The device that @Did uses will apply to any situation where you are sampling without replacement from a finite population, regardless of what's written on the "chips".

Suppose that $\sigma^2$ is the population variance. This implies: If the random variable $X$ is the result of a single draw from the population, then $\operatorname{Var}(X)=\sigma^2$. Now consider drawing a sample of $n$ items $X_1,\ldots,X_n$ without replacement from the population. Since every pair $(X_i,X_j)$ for $i\ne j$ has the same joint distribution, the variance of the sum $S_n:=X_1+\cdots+X_n$ is $$ \operatorname{Var}(S_n)= n\operatorname{Var}(X_1) + (n^2-n)\operatorname{Cov}(X_1,X_2) = n\sigma^2 + n(n-1)c\tag1 $$ where we write $c$ for the covariance between the results of two distinct draws. Formula (1) applies in the case $n=N$, as well, with the extra bonus that $S_N$ is a constant (equal to the sum of all $N$ values in the population). It follows that $$ 0=\operatorname{Var}(S_N)=N\sigma^2+N(N-1)c.\tag2 $$ Solve equation (2) for $$c=-\frac{\sigma^2}{N-1}\tag3$$ and plug back into (1) to obtain $$ \operatorname{Var}(S_n)=n\sigma^2\left(1-\frac{n-1}{N-1}\right)=\frac{N-n}{N-1}\cdot n\sigma^2\tag4 $$ and $$ \operatorname{Var}(\bar X_n)=\frac{N-n}{N-1}\cdot \frac{\sigma^2}n.\tag5 $$ Notice the difference between formulas (4) and (5) and the corresponding formulas for sampling with replacement is a factor $\displaystyle\frac{N-n}{N-1}$, which is the famous correction factor for sampling without replacement.

Answer 2

It is time to upgrade the methods you rely on, since listing every possibility yields the result for small values of $n$ and $N$ but this approach (1) leads to a dead end for general values (as you realized), and (2) provides no insight.

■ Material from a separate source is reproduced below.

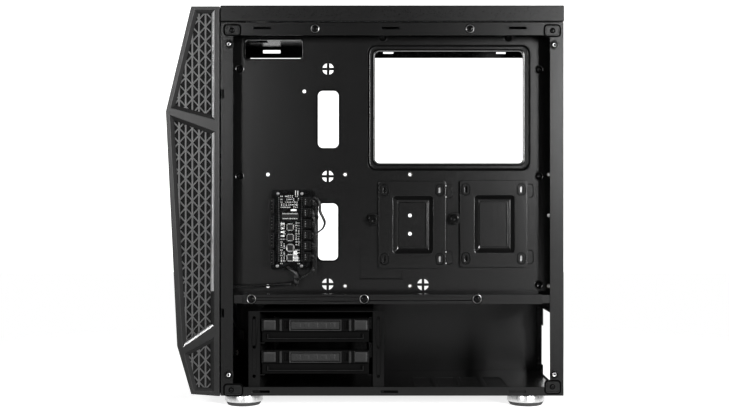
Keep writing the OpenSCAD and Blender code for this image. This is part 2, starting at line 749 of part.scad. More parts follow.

So... let us attack directly (c), considering $N$ chips numbered from $1$ to $N$, and samples of size $n$. Then the sample mean $\bar X$ is such that $n\bar X=\sum\limits_{k=1}^nY_k$ where $Y_k$ is the $k$th chip. By hypothesis, each $Y_k$ is uniform on $\{1,2,\ldots,N\}$ hence $E(Y_k)=\frac1N\sum\limits_{x=1}^Nx=\frac12(N+1)$ for every $k$ and, by linearity of the expectation, $$E(\bar X)=\frac{N+1}2.$$ Likewise, $n^2\bar X^2=\sum\limits_{k=1}^nY_k^2+\sum\limits_{k\ne\ell}Y_kY_\ell$, $E(Y_k^2)$ does not depend on $k$ and $E(Y_kY_\ell)$ does not depend on $k\ne\ell$, hence $nE(\bar X^2)=E(Y_1^2)+(n-1)E(Y_1Y_2)$ hence it suffices to compute $E(Y_1^2)$ and $E(Y_1Y_2)$. By the same argument as before, $E(Y_1^2)=\frac1N\sum\limits_{x=1}^Nx^2=\frac16(N+1)(2N+1)$. To compute $E(Y_1Y_2)$, one can note that, conditionally on $Y_k=x$, $Y_\ell$ is independent on $\{1,2,\ldots,N\}\setminus\{x\}$ and proceed.

Or, one can use the specific case $n=N$, since then, $N\bar X=\sum\limits_{x=1}^Nx$ with full probability, in particular, $NE(Y_1^2)+N(N-1)E(Y_1Y_2)=\frac14N^2(N+1)^2$, which leads to $E(Y_1Y_2)=\frac1{12}(N+1)(3N+2)$. Finally, $$E(\bar X^2)=\frac{2(N+1)(2N+1)+(N+1)(3N+2)(n-1)}{12n},$$ and the variance follows.

Sanity check: If $n=N$, then $E(\bar X^2)=E(\bar X)^2$ (do you see why?).